How to save money on shore tours and time in port during your cruise.
If you take a cruise in Europe you already paid thousands of dollars just to get there, so it makes no sense to skimp at the last minute and not see the destination. However, there are ways to save money on tours, and ways not to do it.
In ports that cruise ships visit on a regular basis you can always find independent tour providers on shore who will give you the same tour at a fraction of the cost. But there are some risks to using them as well. They may have car trouble; get lost, not speak English very well, may not be very truly knowledgeable and frankly just might take you someplace and disappear.
If you are going to use independent tour providers you need to take a few precautions. First, we strongly urge you to use the Internet to find well-established tour guides. Assess their web sites and ask other cruisers for recommendations. The well-established ones depend on their reputations and will do the best job for you. They want to be recommended to your friends.
Make the arrangements with them before you arrive, but do not make full payment until the tour is complete. Use a credit card if possible. As a general rule, if your tour requires a car and guide you will save money by spitting the cost with a group of people. If you can get a van that carries seven people suddenly the price of $400/day does not seem so outrageous. This should buy you the same tour as a cruise ship might charge $150 per person.

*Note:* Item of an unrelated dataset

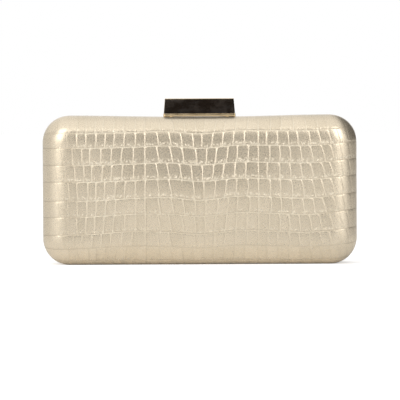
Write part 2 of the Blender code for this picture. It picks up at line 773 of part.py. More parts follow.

Renting cars in various ports of call is easier than you might think, and usually fairly affordable. Once again, splitting the cost will save you a good amount of money. The only drawbacks are that you do not get a driver and tour guide. You are on your own to see what you can, and you may get caught in traffic or lost. It is up to you to weigh the pros and cons, but if you do decide to rent a car we recommend you spend a lot of time studying road maps before you go.
The golden rule of touring is that if you go on your own you are responsible for what happens. If you miss the ship at sail away time it is your own fault, even if it was because the taxi driver ran out of gas. To be sure – using the cruise ship provided tours is always the best way to make sure you will not miss the ship.
Now, I say this with one caveat. We always tell people that taking a ship-sponsored shore tour will guarantee that the ship will not leave port without you. But this only applies for as long as you follow the rules given to you by the tour guide, you cannot "disappear" for an hour and expect the ship to wait. One couple actually thought they could do exactly that, and during a shore excursion to "Atlantis" in Nassau they made a dash for the casino just before the tour guide started gathering up the rest of his flock to return to ship just before sailaway. He looked for the missing couple, keeping in contact with the ship, but after an hour he was advised to head back without them. They missed the ship – don't be "those people."
Another thing you need to watch out for is taxi drivers who take you to a remote place for one price and then try to change the cost to return to the ship. In general, it is not a good idea to rely on taxis to go to a remote or isolated beach. You have no guarantee that you will find a ride back to the ship. You can negotiate with a taxi driver to come and pick you up, but you are putting yourself at his mercy. It is a better idea to either rent a car or to stick to going to places that are well-known to taxis and tourists. Generally, there is a reason why they are popular.